### Monoidal ends

Let $(\mathcal{C},\otimes)$ be a monoidal category and let $(\mathcal{D},\times)$ be a *cartesian* monoidal category. Let $(X,\eta,\mu) : (\mathcal{C}^{\mathrm{op}},\otimes) \times (\mathcal{C},\otimes) \to (\mathcal{D},\times)$ be a lax monoidal functor. A wedge to $(X,\eta,\mu)$ is a wedge to the underlying functor $X : \mathcal{C}^{\mathrm{op}} \times \mathcal{C} \to \mathcal{D}$, thus consisting of an object $T \in \mathcal{D}$ and a family of morphisms $(w_A : T \to X(A,A))_{A \in \mathcal{C}}$, such that the following properties hold:

$w_1 : T \to X(1,1)$ is equal to
$$T \xrightarrow{\exists!} 1 \xrightarrow{\eta} X(1,1).$$

$w_{A \otimes B} : T \to X(A \otimes B, A \otimes B)$ is equal to
$$T \xrightarrow{~(w_A,w_B)~} X(A,A) \times X(B,B) \xrightarrow{~~\mu~~} X(A \otimes B, A \otimes B).$$

A universal wedge, i.e. end, is defined as usual. It is easy to see that if $\mathcal{C}$ is small and $\mathcal{D}$ is complete, then any lax monoidal functor has an end. We can denote it by $\int (X,\eta,\mu)$.

Since it is a common practice (*sigh*) to ignore forgetful functors and just write $X$ both for the functor and the monoidal functor, some people will prefer to call this a "monoidal wedge" and a "monoidal end", the latter then being denoted by something like $\int^{\otimes} X$. I do not know if this concept has appeared elsewhere, I just made it up to answer the question below.

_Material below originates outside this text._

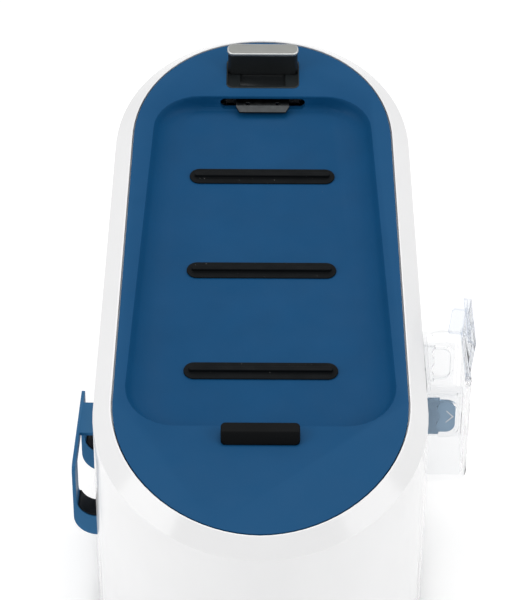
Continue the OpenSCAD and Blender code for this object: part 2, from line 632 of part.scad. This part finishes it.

## Monoidal natural transformations

Now let $(\mathcal{C},\otimes)$, $(\mathcal{C}',\otimes)$ be two monoidal categories and $(F,\eta_F,\mu_F),(G,\eta_G,\mu_G) : (\mathcal{C},\otimes) \to (\mathcal{C}',\otimes)$ be two strong monoidal functors. Consider the functor
$X : \mathcal{C}^{\mathrm{op}} \times \mathcal{C} \to \mathbf{Set}$ defined on objects by
$$X(A,B) := \mathrm{Hom}(F(A),G(B)).$$
We equip it with the following lax monoidal structure:
$$\eta_X : 1 \to X(1,1)$$
corresponds to the isomorphism $\eta_G \circ \eta_F^{-1} : F(1) \to 1 \to G(1)$, and
$$\mu_X : X(A,A') \times X(B,B') \to X(A \otimes B,A' \otimes B')$$
maps a pair of morphisms $f : F(A) \to G(A')$, $g : F(B) \to G(B')$ to the morphism
$$F(A \otimes B) \xrightarrow{\mu_F^{-1}} F(A) \otimes F(B) \xrightarrow{f \otimes g} G(A') \otimes G(B') \xrightarrow{\mu_G} G(A' \otimes B').$$
One needs to check the coherence conditions in the definition of a lax monoidal functor, I will not do this here.

It is straight forward to check that $\int (X,\eta,\mu)$ is the set of morphisms $(F,\eta_F,\mu_F) \to (G,\eta_G,\mu_G)$ (aka monoidal natural transformations).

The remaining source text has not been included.